Runtime Fabric vs Execution Fabric

Marie Studio uses the word fabric for related but distinct control-plane concepts.

Concept	Scope	Purpose
Runtime Fabric	Gateway groups	Define homogeneous runtime targets and read/write paths
Execution Fabric	Scheduler and executors	Select, lease, dispatch, and complete heterogeneous work
LLM Dispatch Runtime Fabric	LLM request transport	Queue and execute executor-originated LLM calls through a fabric read path

Runtime Fabric decides where runtime traffic is aimed. Execution Fabric decides which work should run next once it is inside Marie.

What Makes It Different

Marie Execution Fabric is closer to a low-latency execution fabric than a traditional run launcher because scheduling is tied to live executor capacity.

Traditional DAG run orchestration	Marie Execution Fabric
Start or queue a workflow run	Persist DAG and track runnable work
Mark tasks ready as dependencies finish	Maintain a global ready frontier
Apply broad concurrency limits	Reserve typed executor slots before dispatch
Backend workers eventually pick up tasks	Scheduler dispatches only when capacity exists
Optimized for scheduled workflows and backfills	Optimized for heterogeneous AI/document execution

This does not mean Marie cannot run long jobs. Long-running work is a first-class case. The distinction is that long jobs consume matching executor slots while the planner can continue selecting other runnable work for other available executor classes.

Throughput Estimation

For planning, estimate throughput from effective slot occupancy, not just raw model or processor runtime.


effective_runtime = slot_reserved -> slot_released

estimated_jobs_per_second =
  executor_count / effective_runtime_seconds

estimated_jobs_per_hour =
  executor_count * 3600 / effective_runtime_seconds

Use the table below as a planning placeholder. Replace {executors} with the number of available executor slots for the relevant executor class.

Average effective runtime	Estimated throughput per executor slot	Estimated throughput for `{executors}` slots
1 second	3,600 jobs/hour	`{executors} * 3,600 jobs/hour`
30 seconds	120 jobs/hour	`{executors} * 120 jobs/hour`
60 seconds	60 jobs/hour	`{executors} * 60 jobs/hour`

These are capacity estimates, not SLA guarantees. SLA behavior depends on arrival bursts, priority policy, executor mix, retry behavior, and the tail of each job class.

Page-Scale Document Workloads

Execution Fabric is designed for page-scale processing. A single document can fan out into many page-level or region-level jobs, and a batch can contain thousands of pages across many submitted DAGs.

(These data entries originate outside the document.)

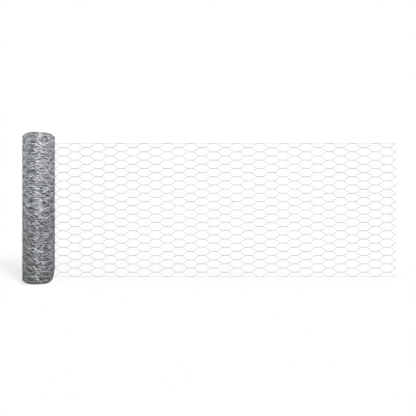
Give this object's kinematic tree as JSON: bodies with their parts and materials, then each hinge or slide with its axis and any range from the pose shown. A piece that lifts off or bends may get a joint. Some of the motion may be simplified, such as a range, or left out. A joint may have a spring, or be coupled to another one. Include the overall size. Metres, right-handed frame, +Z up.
{
  "type": "roll of chicken wire",
  "caption": "Roll of galvanised hexagonal wire netting standing on its end, with a length drawn off flat from its back along a tangent.",
  "frame": {"origin": "on the roll's axis at the floor, at the lower mouth of the bore", "axes": "+Z up along the roll's axis, +X along the drawn-off length, +Y towards the side of the roll that the length leaves"},
  "size_m": [1.6797, 0.1412, 0.665],
  "materials": {
    "galvanised_wire": "zinc-coated steel wire, dull grey"
  },
  "bodies": {
    "root": {"rolled_netting": "galvanised_wire", "drawn_netting_1": "galvanised_wire", "drawn_netting_2": "galvanised_wire"}
  },
  "joints": []
}
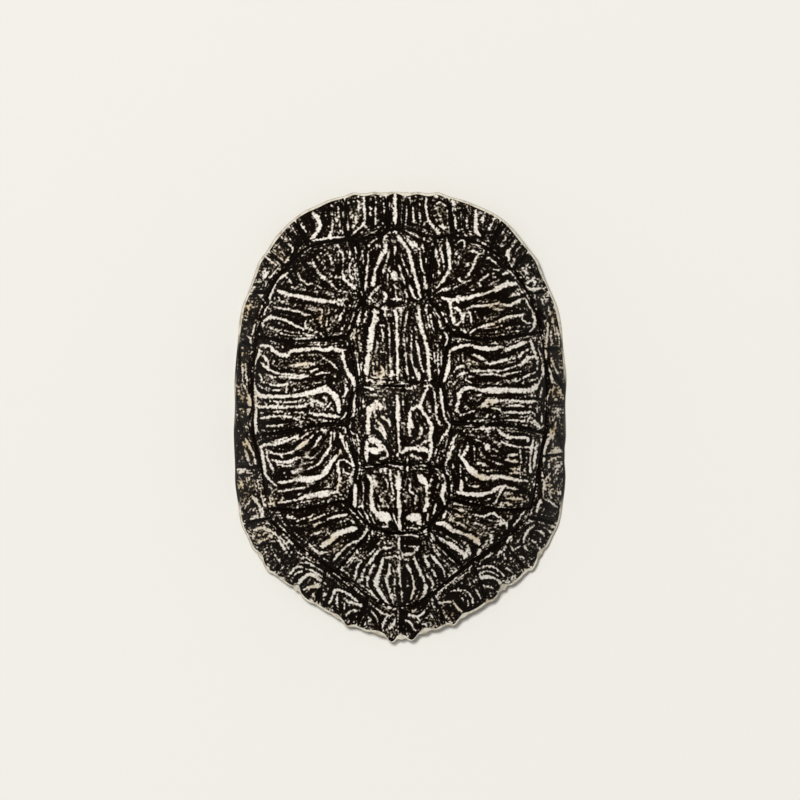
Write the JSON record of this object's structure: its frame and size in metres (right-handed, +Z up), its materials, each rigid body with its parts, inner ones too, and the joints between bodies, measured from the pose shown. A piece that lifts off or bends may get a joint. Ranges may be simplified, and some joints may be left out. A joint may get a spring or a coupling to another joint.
{
  "type": "turtle shell",
  "caption": "Empty domed upper shell of a pond turtle with horn scutes, a low keel and a scalloped rim, resting on the flat undersides of its side rims.",
  "frame": {"origin": "under the middle of the shell, on the surface that it rests on", "axes": "+Y towards the neck, +Z up, +X to the animal's right"},
  "size_m": [0.1862, 0.2492, 0.0816],
  "materials": {
    "horn": "dark horn with cream linear markings, satin to glossy, bare cream bone inside"
  },
  "bodies": {
    "root": {"carapace": "horn"}
  },
  "joints": []
}
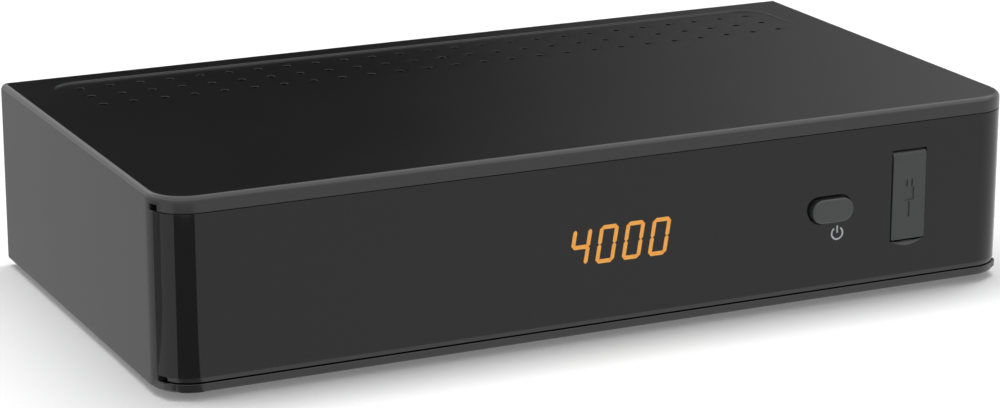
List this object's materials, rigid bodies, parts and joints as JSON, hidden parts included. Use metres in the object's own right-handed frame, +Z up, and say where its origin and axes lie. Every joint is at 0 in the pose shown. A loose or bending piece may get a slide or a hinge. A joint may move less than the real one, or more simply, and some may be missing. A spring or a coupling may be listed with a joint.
{
  "type": "satellite tv receiver",
  "caption": "Low black set-top satellite receiver with a glossy wrap-round front, amber digit display, power button, port flap, vented top and rear connector panel.",
  "frame": {"origin": "on the plane of the feet, below the middle of the overall box, which reaches from the button's face to the ends of the rear connectors", "axes": "+X to the right seen from the front, +Y from the front panel towards the rear connectors, +Z up"},
  "size_m": [0.22, 0.1286, 0.0468],
  "materials": {
    "satin_black": "satin",
    "gloss_black": "gloss",
    "key_grey": "satin",
    "flap_grey": "satin",
    "display_black": "gloss",
    "dark_lens": "gloss",
    "white_plastic": "satin",
    "grey_plastic": "satin",
    "black_plastic": "satin",
    "orange_plastic": "gloss",
    "tinned_steel": "satin",
    "nickel_plate": "gloss",
    "gold_plate": "gloss",
    "screw_steel": "satin",
    "black_steel": "matt",
    "circuit_green": "satin",
    "chip_black": "matt",
    "capacitor_sleeve": "gloss",
    "ferrite": "matt",
    "anodised_black": "satin",
    "foot_rubber": "matt"
  },
  "bodies": {
    "receiver": {"top_cover": "satin_black", "base_plate": "satin_black", "rear_panel": "black_steel", "rubber_feet": "foot_rubber", "cover_screws": "screw_steel", "front_panel": "gloss_black", "switch_body": "black_plastic", "usb_shell": "tinned_steel", "usb_tongue": "white_plastic", "front_board": "circuit_green", "front_board_screws": "screw_steel", "display_module": "display_black", "display_spacer": "white_plastic", "infrared_receiver": "dark_lens", "receiver_holder": "white_plastic", "ribbon_headers": "white_plastic", "ribbon_cable": "grey_plastic", "main_board": "circuit_green", "main_board_screws": "screw_steel", "tuner_can": "tinned_steel", "tuner_lid": "tinned_steel", "lnb_input_connector": "nickel_plate", "lnb_output_connector": "nickel_plate", "f_insulators": "white_plastic", "f_nuts": "nickel_plate", "scart_socket": "black_plastic", "hdmi_shell": "tinned_steel", "hdmi_tongue": "black_plastic", "audio_socket": "orange_plastic", "audio_ring": "nickel_plate", "ethernet_shield": "tinned_steel", "ethernet_jack": "black_plastic", "power_socket": "black_plastic", "power_pin": "nickel_plate", "main_processor": "chip_black", "heatsink": "anodised_black", "memory_chips": "chip_black", "flash_chip": "chip_black", "capacitors": "capacitor_sleeve", "inductors": "ferrite", "crystal": "tinned_steel", "card_reader": "black_plastic", "card_contacts": "gold_plate"},
    "power_button": {"power_button": "key_grey"},
    "switch_plunger": {"switch_plunger": "white_plastic"},
    "usb_flap": {"usb_flap": "flap_grey"}
  },
  "joints": [
    {"name": "button_press", "type": "slide", "parent": "receiver", "child": "power_button", "axis": [0, 1, 0], "range_m": [0, 0.0005], "stiffness_N_per_m": 800, "springref_m": -0.001},
    {"name": "plunger_press", "type": "slide", "parent": "receiver", "child": "switch_plunger", "axis": [0, 1, 0], "range_m": [0, 0.0005]},
    {"name": "flap_hinge", "type": "hinge", "parent": "receiver", "child": "usb_flap", "pos_m": [0.08035, -0.0612, 0.0346], "axis": [-1, 0, 0], "range_deg": [0, 95]}
  ],
  "couplings": [
    {"joint": "plunger_press", "follows": "button_press", "ratio": 1}
  ]
}
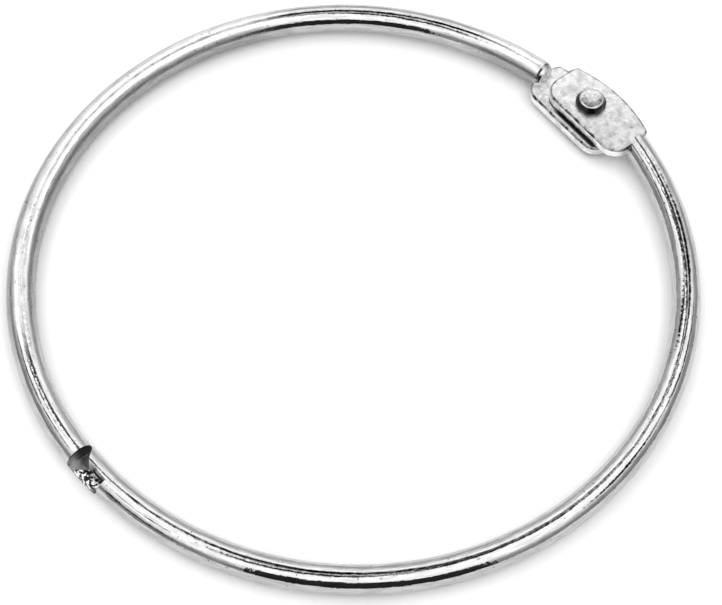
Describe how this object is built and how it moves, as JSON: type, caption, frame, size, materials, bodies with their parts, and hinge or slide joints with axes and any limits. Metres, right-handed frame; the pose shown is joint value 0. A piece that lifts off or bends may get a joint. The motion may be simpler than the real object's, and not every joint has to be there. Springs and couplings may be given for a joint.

The fabric keeps this manageable by separating:

DAG state from runnable frontier state
readiness from dispatch
executor-class capacity from global priority
pre-slot scheduler latency from slot occupancy
terminal callbacks from future scheduling decisions

This lets Marie process large document sets without forcing every page, model call, or processor step through a single serialized workflow runner.

Operational Signals

Use these signals to understand whether the fabric is healthy:

Signal	What it tells you
Frontier wait	Time from DAG insertion to first planner visibility
Candidate planning time	Time spent choosing globally runnable work
DB lease time	Cost of durable ownership before dispatch
Slot wait	Whether executor capacity is saturated
Slot occupancy	Effective runtime used for throughput estimates
Callback-to-release time	Time to free capacity after executor completion
SLA pressure	Whether priority policy is keeping deadlines safe

The most important throughput metric is slot occupancy. The most important latency metric is the end-to-end path from submit to terminal state.